Many firms have become full-on consolidators, entering into dozens of acquisitions a year – such as IWP – or rolling out programmes to help smaller advice businesses set up a succession plan for when they retire, like Fairstone does.

There has also been an increasing flow of private equity money coming into the sector, with a big players being snatched up – one example being Flexpoint Ford acquiring AFH Financial Group for £231.6m ($316.2m, €268.4m).

The latest newcomers seem to be special purpose acquisition companies (Spacs), which are very common in the US but have just started gaining ground in the UK market.

Examples include UK wealth manager True Potential looking into a $2bn (£1.5bn, €1.7bn) Spac float on Wall Street; or Kingswood’s US Spac, Kingswood Acquisition Corp, looking to merge with wealth solutions provider Lombard International.

But in the last couple of years there have been two M&A deals that have caught the attention of financial regulators around the world.

One is the merger of platforms FNZ and GBST and the fusion of global brokerages Aon and Willis Towers Watson.

Case studies

Both deals were under close scrutiny from the moment they were announced, with watchdogs from east to west concerned about a reduction in competition within their respective markets.

The firms involved in both deals were asked to prove that they wouldn’t pose a risk to services and prices offered to consumers, and were told to put remedies in place – which included selling some parts of the businesses – to mitigate such concerns.

FNZ was given the option to sell GBST with the opportunity to repurchase certain parts of the firm related to the capital markets arm.

This was not the same for Aon and Willis Towers Watson, which had battled the concerns of Australian, EU and American regulators.

But legal proceedings brought by the US Department of Justice were the final nail in the coffin and the deal was abandoned, triggering an expensive exit clause for Aon.

Too much or just enough?

Such a high level of scrutiny for nearly two years on all four of the firms shows that fairness and competition are quite high on regulators’ priority lists.

But are they taking it a step too far?

Richard Bacon, head of sales and business development at Shard Capital, doesn’t believe so.
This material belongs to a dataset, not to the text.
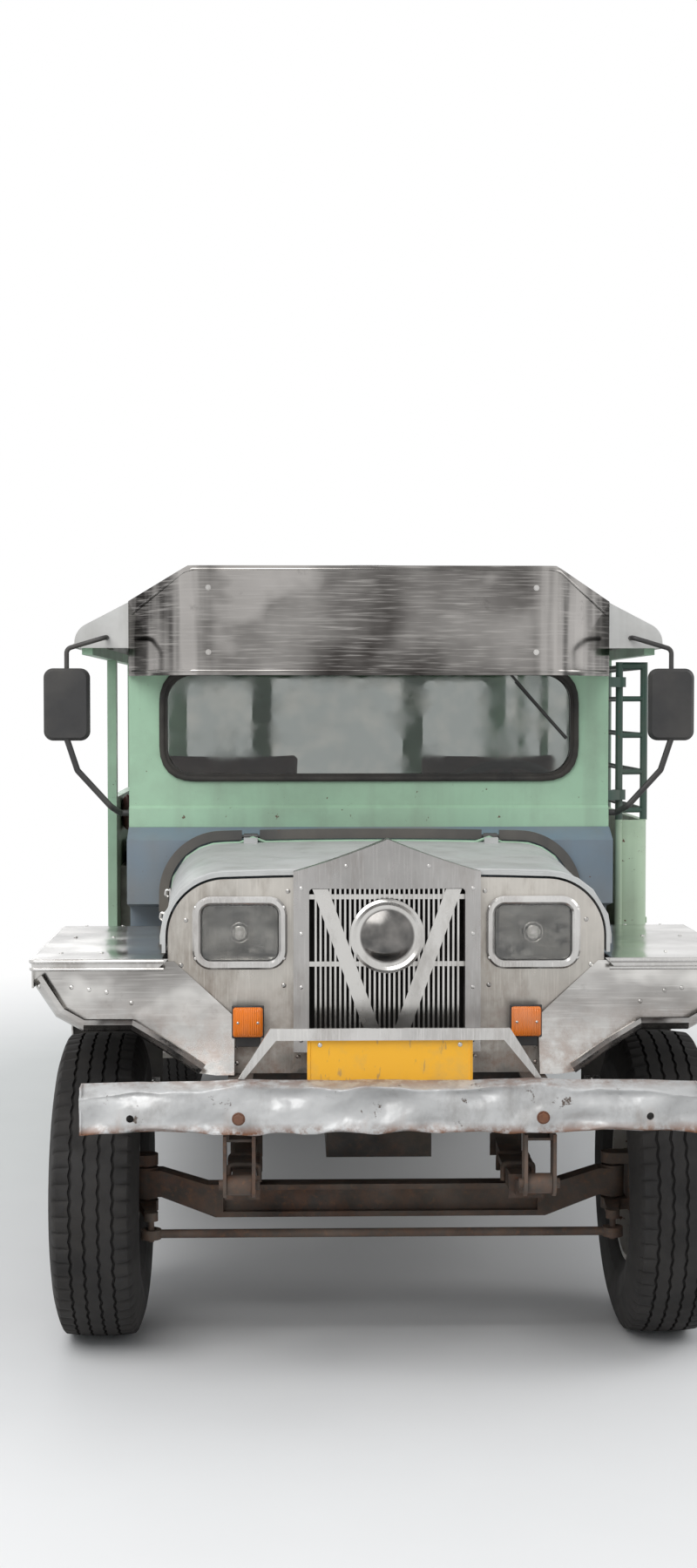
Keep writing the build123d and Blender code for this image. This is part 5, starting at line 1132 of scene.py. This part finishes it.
class JEEPNEY_OT_cab_fittings(bpy.types.Operator):
    """Fit the gauges, pedals, levers, door handle and grab handle of the cab"""
    bl_idname = "jeepney.cab_fittings"
    bl_label = "Cab fittings"

    def execute(self, context):
        self.dashboard(corners_of("dashboard")[1].y)
        self.controls(corners_of("floor")[1].z)
        self.door()
        # Passenger's grab handle on the windscreen frame
        grab = bmesh.new()
        add_grip(grab, corners_of("windscreen_frame")[0].x + 0.02, -1.512, -1.462, 1.47, 1.68, 0.010, 0.02)
        new_piece("cab_grab_handle", grab, "mint_paint", smooth=ROUND)
        return {"FINISHED"}

    def dashboard(self, face):
        """Gauges with rims, marks and hands, a row of switches, and the glove box's lid."""
        first_mark, mark_step = 225, 33.75
        dials = bmesh.new()
        rims = bmesh.new()
        marks = bmesh.new()
        for x, z, radius in ((0.43, 1.232, 0.045), (0.335, 1.226, 0.03), (0.525, 1.226, 0.03),
                             (0.0, 1.228, 0.028)):
            add_rod(dials, (x, face - 0.001, z), (x, face + 0.002, z), radius, 32)
            add_tube(rims, ring(x, face + 0.003, z, radius, 32), 0.003, closed=True)
            for step in range(9):
                angle = radians(first_mark - mark_step * step)
                add_tube(marks, [(x + radius * share * cos(angle), face + 0.0028,
                                  z + radius * share * sin(angle))
                                 for share in (0.68, 0.86)], 0.0009, sides=4)
            add_tube(marks, [(x, face + 0.0032, z), (x - radius * 0.5, face + 0.0032, z - radius * 0.35)],
                     0.0012,
                     sides=4)
        for x in (-0.16, -0.11, 0.12, 0.17, 0.22):
            add_rod(rims, (x, face - 0.001, 1.205), (x, face + 0.018, 1.205), 0.009, 16, 0.007)
        new_piece("dial_faces", dials, "black_plastic")
        new_piece("dial_rims", rims, "bright_trim")
        new_piece("dial_marks", marks, "roof_paint")
        box_lid = bmesh.new()
        add_box(box_lid, (-0.60, face - 0.001, 1.185), (-0.28, face + 0.003, 1.272))
        add_rod(box_lid, (-0.44, face, 1.262), (-0.44, face + 0.012, 1.262), 0.008, 14)
        new_piece("glove_box_lid", box_lid, "slate_paint", bevel=0.0015)

    def controls(self, floor_top):
        """Three pedals, the gear lever with its boot, the hand brake and their knobs."""
        foot = floor_top - 0.002
        pedals = bmesh.new()
        for x in (0.34, 0.43, 0.53):
            add_tube(pedals, [(x, -1.508, 0.98), (x, -1.44, 0.93), (x, -1.40, 0.86)], 0.008, bends=0.03)
            add_box(pedals, (x - 0.03, -1.402, 0.835), (x + 0.03, -1.392, 0.885))
        new_piece("pedals", pedals, "black_rubber", bevel=0.002)
        levers = bmesh.new()
        add_tube(levers, [(0.0, -1.30, foot), (0.0, -1.27, 0.98), (0.03, -1.14, 1.13)], 0.008, bends=0.08,
                 sides=10)
        add_rod(levers, (0.0, -1.30, foot), (0.0, -1.297, floor_top + 0.05), 0.05, 20, 0.02)
        add_tube(levers, [(0.115, -1.20, foot), (0.115, -1.16, 0.95)], 0.009, sides=10)
        new_piece("levers", levers, "chassis_paint", smooth=ROUND)
        knobs = bmesh.new()
        add_dome(knobs, (0.032, -1.132, 1.139), (0, 0.5, 0.5), 0.022, 0.024, 16)
        add_dome(knobs, (0.115, -1.158, 0.957), UP, 0.016, 0.022, 14)
        new_piece("lever_knobs", knobs, "black_plastic", smooth=ROUND)

    def door(self):
        """Outside handle on two round feet, and two kick strips."""
        z = 1.215
        ends = (-0.86, -0.77)
        skin = settle("driver_door", (1.2, -0.80, z), (-1, 0, 0))[0].x
        handle = bmesh.new()
        route = [(skin - 0.002, ends[0], z), (skin + 0.028, ends[0], z), (skin + 0.028, ends[1], z),
                 (skin - 0.002, ends[1], z)]
        add_tube(handle, route, 0.007, bends=0.015, sides=10)
        for y in ends:
            add_rod(handle, (skin - 0.001, y, z), (skin + 0.005, y, z), 0.015, 18)
        new_piece("door_handle", handle, "bright_trim", "driver_door", ROUND)
        strips = bmesh.new()
        for z in (0.83, 0.98):
            add_tube(strips, [(skin, -1.46, z), (skin, -0.75, z)], 0.004, flat=(0.006, 0.018))
        new_piece("door_strips", strips, "green_paint", "driver_door", bevel=0.001)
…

He told International Adviser that most M&A deals recently have been more focused on making shareholders happy than on doing right by the clients.

When asked whether watchdogs are being overly cautious, he said: “It’s hard to apply one rule here as each case has its own nuances, however, generally speaking I think the answer is ‘no’.

“Their actions are justified, and I’m pleased to see it. Personally, whilst it is a fact of life, I think regulatory change and cheap money has created a wave of M&A in our sector. Rarely to the benefit of the end consumer and frequently to the benefit of shareholders.

“I don’t want to jump on the populist band wagon, but I’m fully supportive of the regulator stepping in, particularly at the top end.

“Competition is essential, but when M&A does take place, it needs to happen with a focus on client service and outcomes, not simply the delivery of a more mundane product at an ever-cheaper price due the improved scales of economy.”